When a property (that requires a regeneration of the grid) is changed it will call CalculateGrid() in the internal Grid2D class.

The ObjectSpawner

The part of the customizable game grid I am most proud of is the object spawner which can be attached to a Grid2DMono (or it’s singleton counterpart) to spawn objects in a variety of ways that are aligned to each grid point. To get a better understanding of how the object spawner works I would suggest watching the tutorial/walkthrough video earlier in this post. This is how the inspector looks for the object spawner:

As you can see, this is also a custom inspector utilizing the editor library I wrote specifically for the grid (but has also been used in Dream Walker for example).
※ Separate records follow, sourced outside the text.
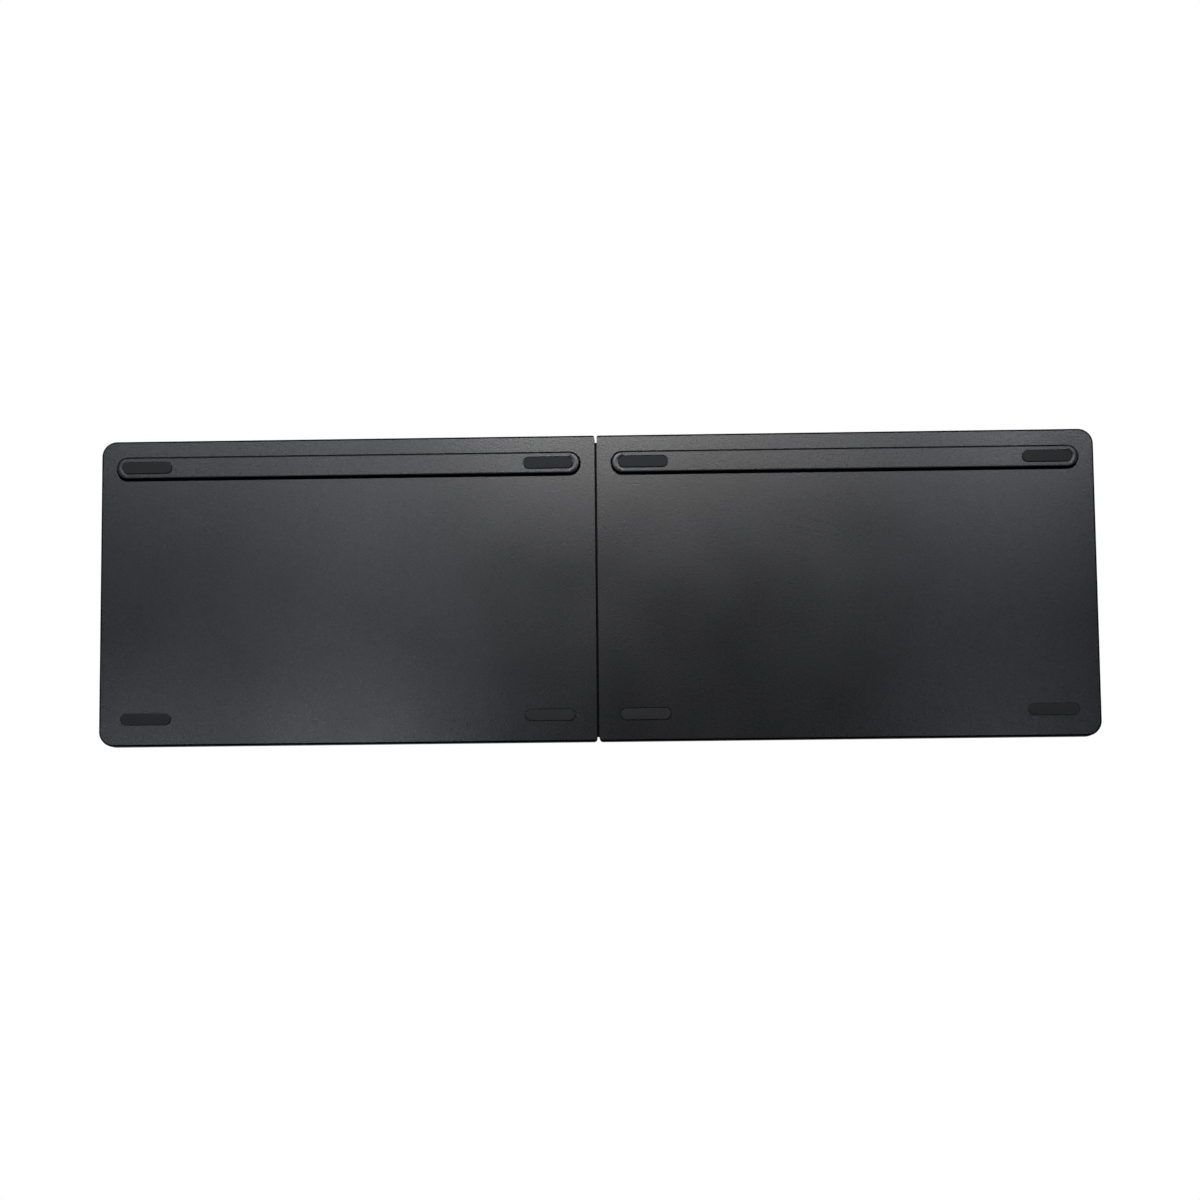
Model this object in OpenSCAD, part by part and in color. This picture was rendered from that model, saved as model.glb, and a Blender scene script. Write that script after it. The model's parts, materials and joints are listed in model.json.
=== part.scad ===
// Folding keyboard: two thin halves with scissor keys, joined by a knuckled hinge.
// +X runs to the typist's right, +Y to the rear, +Z up; the feet stand on z = 0.
// Sub-parts are drawn in the frame of one half: x = 0 on its hinge-side wall and growing
// outwards, y = 0 at mid depth, z = 0 on the outer face of its bottom cover.

/* [Keys] */
// Width of a one-unit key cell
key_unit = 18.3; // [17.6:0.1:19.4]
// Front-to-back pitch of the key rows
row_pitch = 15.1; // [14.5:0.1:17]
// Gap between neighbouring keycaps
key_gap = 2; // [1.7:0.1:2.5]
// Gap between a keycap and its opening in the deck
key_clearance = 0.35; // [0.2:0.05:0.5]
// Height of a keycap from skirt to top
cap_h = 1.4; // [1.3:0.05:1.6]
// Thickness of a keycap's top
cap_skin = 0.9; // [0.7:0.05:1]
// Thickness of a keycap's skirt at its foot
cap_wall = 1; // [0.8:0.05:1.3]
// Corner radius of a keycap
cap_r = 1.3; // [0.9:0.1:2]
// How far a keycap's side leans in over its height
cap_lean = 0.25; // [0.1:0.05:0.4]
// Height and width of the softened edge round a keycap's top
cap_edge = 0.25; // [0.1:0.05:0.35]
// How far the keycap tops stand below the rim of the case
cap_drop = 0.2; // [0.1:0.05:0.4]
// How far a key travels
key_travel = 1.2; // [0.8:0.1:1.2]

/* [Case] */
// Rim between the hinge side and the key block
hinge_margin = 3.4; // [3.2:0.1:5]
// Rim between the key block and the outer side
side_margin = 4; // [3.8:0.1:8]
// Rim in front of the key block
front_margin = 4.4; // [3.6:0.1:9]
// Depth of the electronics strip behind the key block
strip_d = 9.7; // [9.6:0.1:14]
// Thickness of a half without its feet
case_h = 5.3; // [5.2:0.05:6]
// Height of the seam between bottom cover and top frame
seam_h = 3.2; // [3.1:0.05:3.3]
// Thickness of the case's side walls
wall_t = 1.1; // [1:0.05:1.3]
// Thickness of the bottom cover's floor
floor_t = 0.9; // [0.8:0.05:0.95]
// Thickness of the top skin over the electronics strip
top_t = 0.8; // [0.7:0.05:0.9]
// Thickness of the deck between the keys
deck_t = 0.8; // [0.6:0.05:1]
// Radius of the outer corners
corner_r = 4.4; // [3:0.1:6]
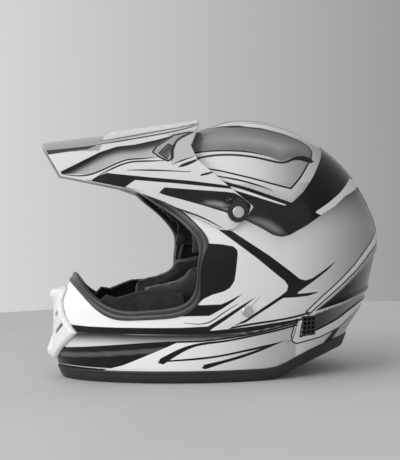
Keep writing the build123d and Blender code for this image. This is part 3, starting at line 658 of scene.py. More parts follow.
def build_shell():
    cols, rows = ((476, 206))
    u = np.linspace(0, 2 * math.pi, cols, endpoint=False)
    phi = u + 0.16 * np.sin(2 * u)             # closer columns on the two sides
    low = at_height(-3.0)
    t = np.linspace(low, ALONG[-1] * 0.9995, rows)
    p = form_surface(t[:, None], phi[None, :]).reshape(-1, 3)
    side = p[:, [0, 2]]
    keep = ((distance(side, eyeport_outline(EYE_EDGE)) > 2.5)
            & (p[:, 2] - base_height(p[:, 0]) > 3.0)
            & (distance(side, GRILLE) > 0) & (mouth_opening(p, 0) > 0))
    # sculpted relief: the tail recess behind the rear stripe, and the low spine
    normal = form_normal(p)
    recess = 1 - glide(np.minimum(distance(side, TAIL_DARK), distance(side, TAIL_GREY)), -3.5, 0.0)
    spine = glide(38 - np.abs(p[:, 1]), 0, 3) * glide(p[:, 2], 130, 150) * glide(p[:, 0], -80, -40)
    flat = p
    p = p + normal * (-2.0 * recess + 0.9 * spine - 0.3)[:, None]
    quads = ring_quads(rows, cols)
    used, quads = renumbered(quads[keep[quads].any(axis=1)], len(p))
    # a plain inner face, a wall's thickness inside
    inner_rows, inner_cols, wall = 60, 120, 2.9
    t = np.linspace(low, ALONG[-1] * 0.999, inner_rows)
    phi = np.linspace(0, 2 * math.pi, inner_cols, endpoint=False)
    q = form_surface(t[:, None], phi[None, :]).reshape(-1, 3)
    side = q[:, [0, 2]]
    keep = ((distance(side, eyeport_outline(EYE_EDGE)) > 3)
            & (q[:, 2] > base_height(q[:, 0]) + 3)
            & (distance(side, GRILLE) > 0) & (mouth_opening(q, 1) > 0))
    q = q - form_normal(q) * wall
    inner = ring_quads(inner_rows, inner_cols)[:, [0, 3, 2, 1]]
    kept, inner = renumbered(inner[keep[inner].all(axis=1)], len(q))
    obj = mesh_object("shell_visual", np.vstack([p[used], q[kept]]),
                      quads.tolist() + (inner + len(used)).tolist(),
                      "helmet", "outer_shell", "shell_white")
    shell_paint(obj, np.vstack([flat[used], q[kept]]))
    assign(obj, PAINT)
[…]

I have a lot of spawning modes, here is a list of them:

  • SpecifiedIndices
  • SpecifiedCoordinates
  • AllIndices
  • RandomIndices
  • RangeOfRandomIndices
  • Checkered
  • CheckeredInverted
  • Corners
  • Edges
  • SingleStretchedOverEntireGrid
  • StretchedOverEdges

Utilizing these you can do a wide variety of things, from quickly making a chess board that can be scaled up procedurally to making maps that can have features that generates at a random grid point or a range of random grid points. You can also draw objects on the grid using either specified indices or specified coordinates to, for instance quickly make a maze etc.

This is easily my most advanced script because there is so many combinations to cover. I learned a lot about quaternion multiplication and other quaternion methods to handle all the rotational math. I also had to dig into the source code for Handles.Button to figure out how I could detect when the mouse is dragging over the button instead of just detecting a click. To make it work I had to copy most of the handles code and rewrite some of it and put it in the editor library.

I am very pleased with how the grid turned out, and I can say that I’ve learned a lot in the process. It has now been released on the asset store and I couldn’t be more proud.